# [Exercise]
Write out only the lines running from the one that contains "Write the three.js" to the end of the material, both ends included.

Entries with model source code
==*==

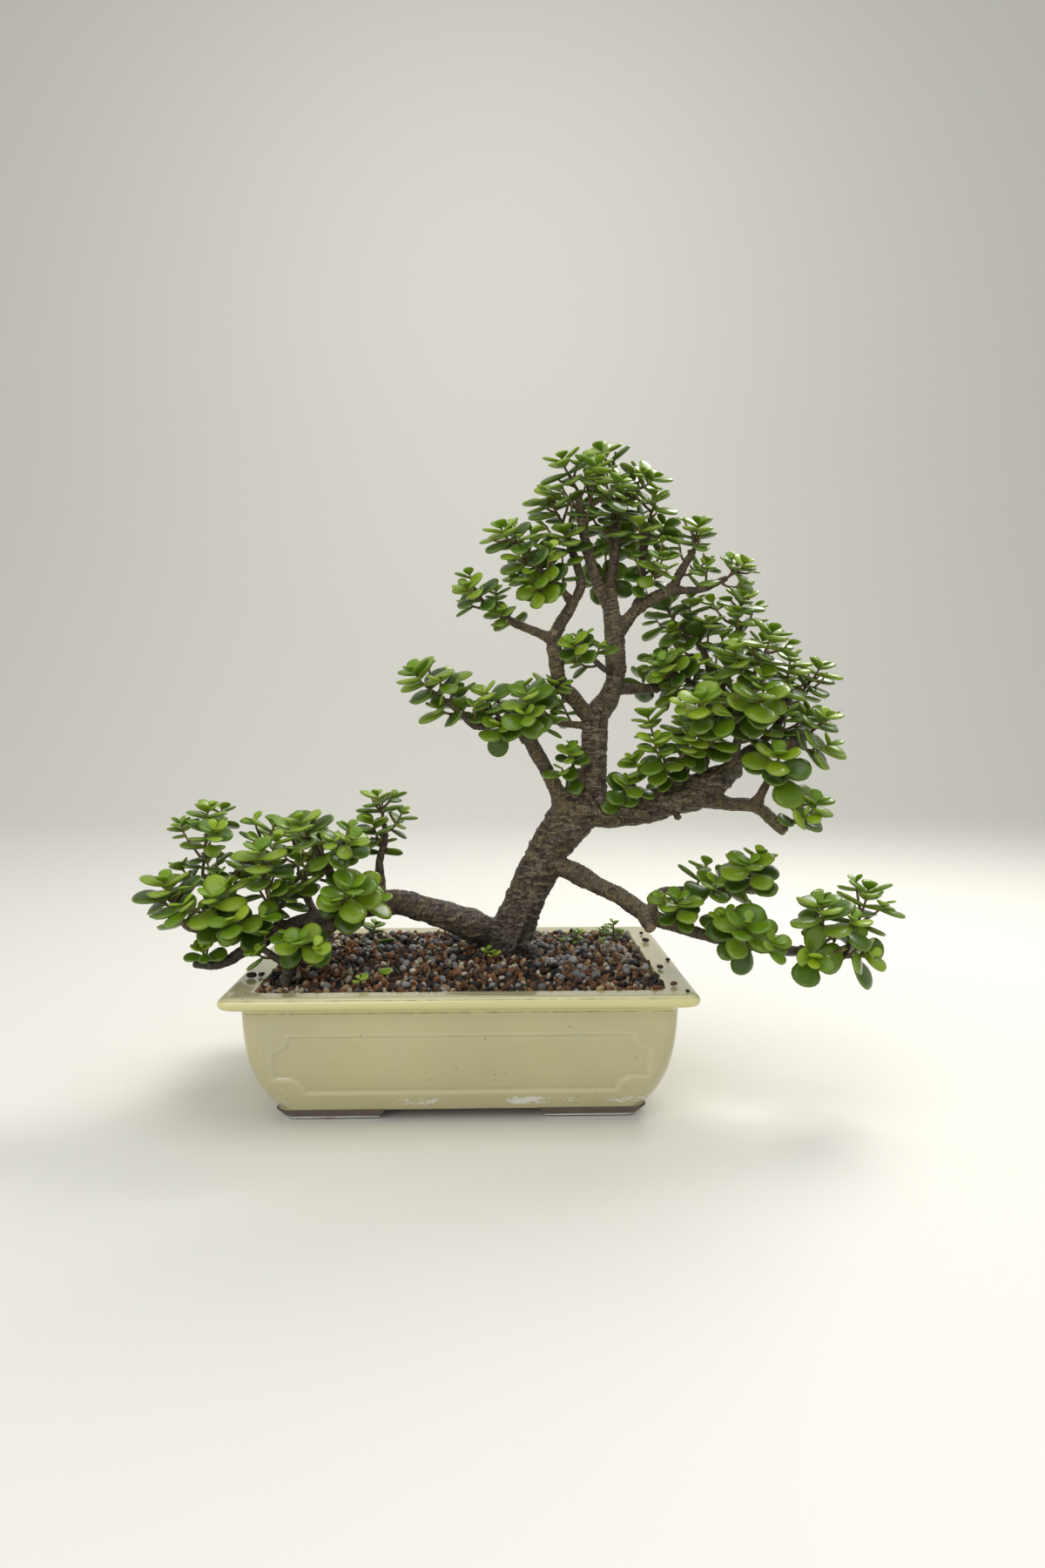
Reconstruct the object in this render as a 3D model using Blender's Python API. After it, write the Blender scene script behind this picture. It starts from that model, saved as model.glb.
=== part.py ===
"""A small succulent bonsai, a dwarf jade tree, growing in a glazed rectangular pot.

Units are metres, +Z is up and +X runs along the pot's long side. The pot is
modelled round the Z axis with its feet at Z = 0, and the whole plant is then
moved so that its origin is the middle of the bottom of its bounding box.
"""

import math
import random

import bmesh
import bpy
from mathutils import Matrix, Vector
from mathutils.bvhtree import BVHTree

MM = 0.001

# Pot
RIM_WIDTH = 0.240
RIM_DEPTH = 0.182
POT_HEIGHT = 0.071
LIP_HEIGHT = 0.0095
LIP_OUT = 0.0092
RIM_FLAT = 0.015
BODY_TAPER = 0.0035
FOOT_TUCK = 0.0163
WALL = 0.0065
FLOOR = 0.007
FOOT_HEIGHT = 0.006
FOOT_WALL = 0.013
FOOT_ARCH_FRONT = 0.080
FOOT_ARCH_SIDE = 0.048
OUTER_CORNER = 0.004
INNER_CORNER = 0.008
PANEL_DEPTH = 0.0009
PANEL_SIDE_MARGIN = 0.0155
PANEL_BOTTOM = 0.0175
PANEL_TOP_BELOW_LIP = 0.0125
PANEL_NOTCH = 0.0085
PANEL_SHOULDER = 0.0072

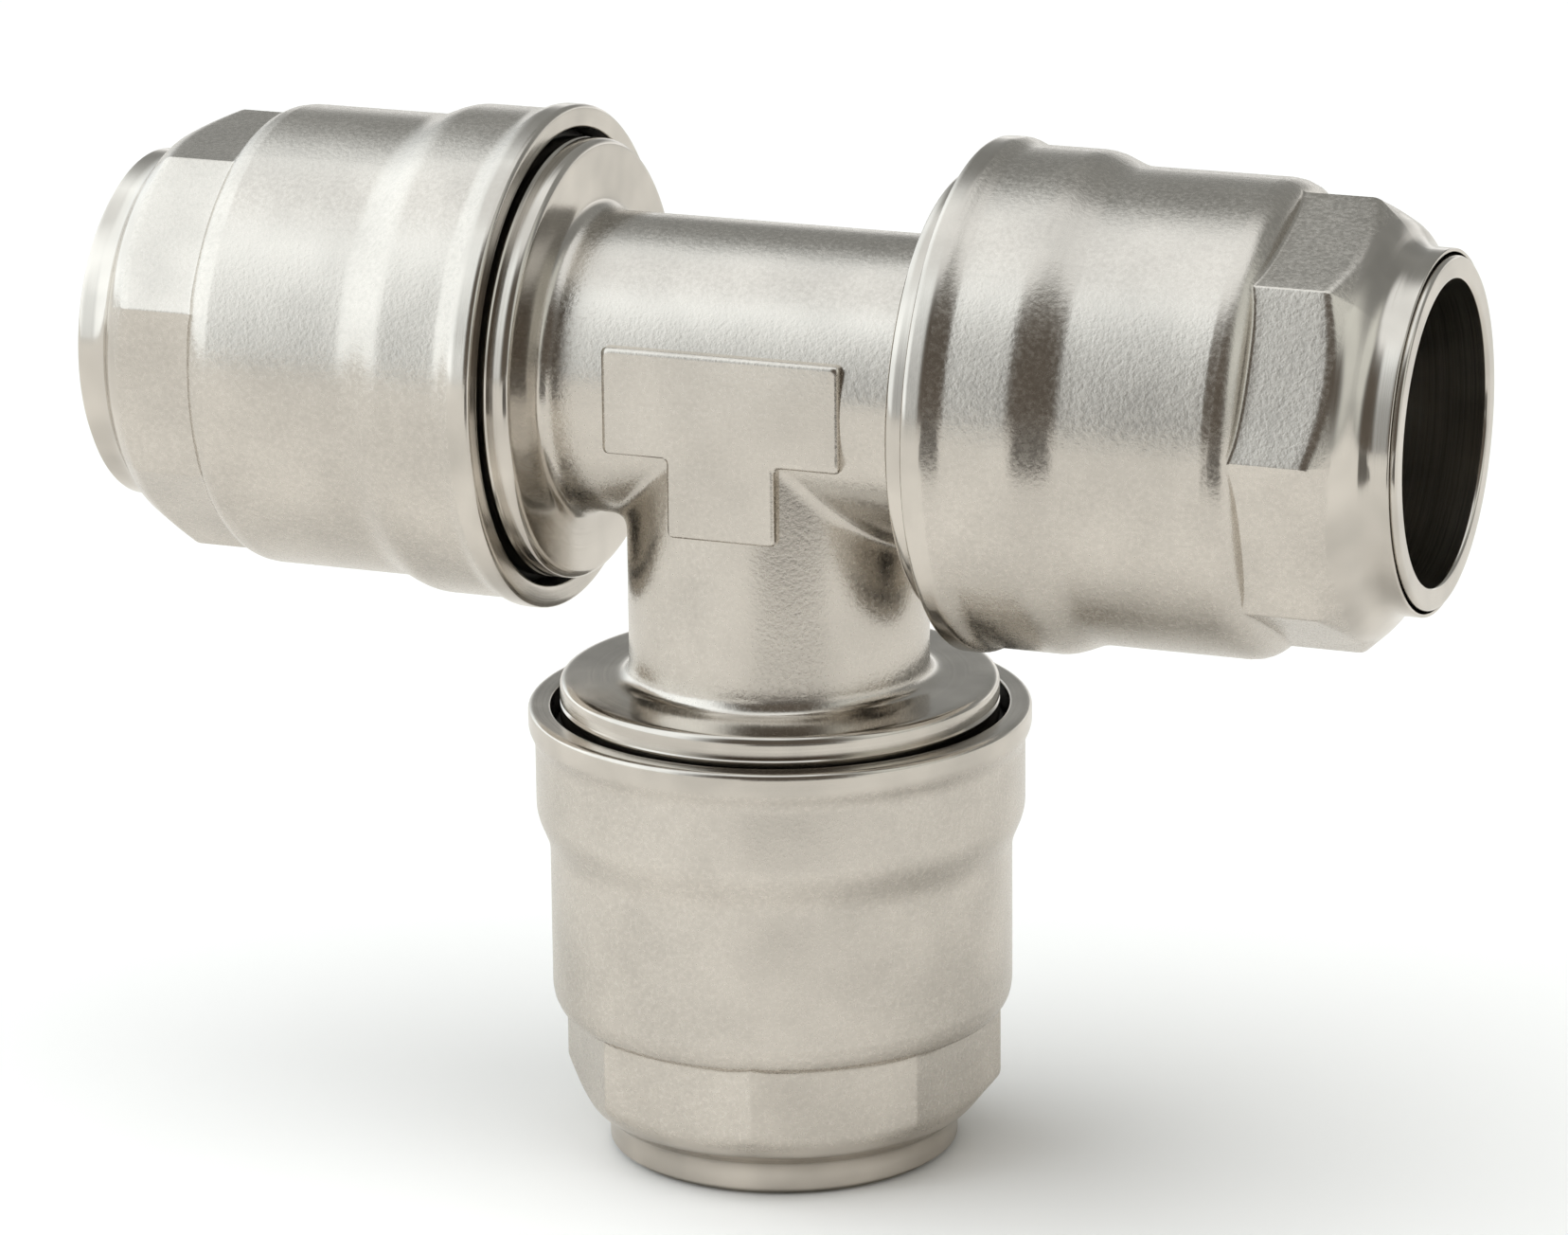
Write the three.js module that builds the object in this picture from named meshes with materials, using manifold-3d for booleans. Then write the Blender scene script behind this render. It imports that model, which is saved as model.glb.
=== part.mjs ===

==*==

# [Written answer]
Write the three.js module that builds the object in this picture from named meshes with materials, using manifold-3d for booleans. Then write the Blender scene script behind this render. It imports that model, which is saved as model.glb.
=== part.mjs ===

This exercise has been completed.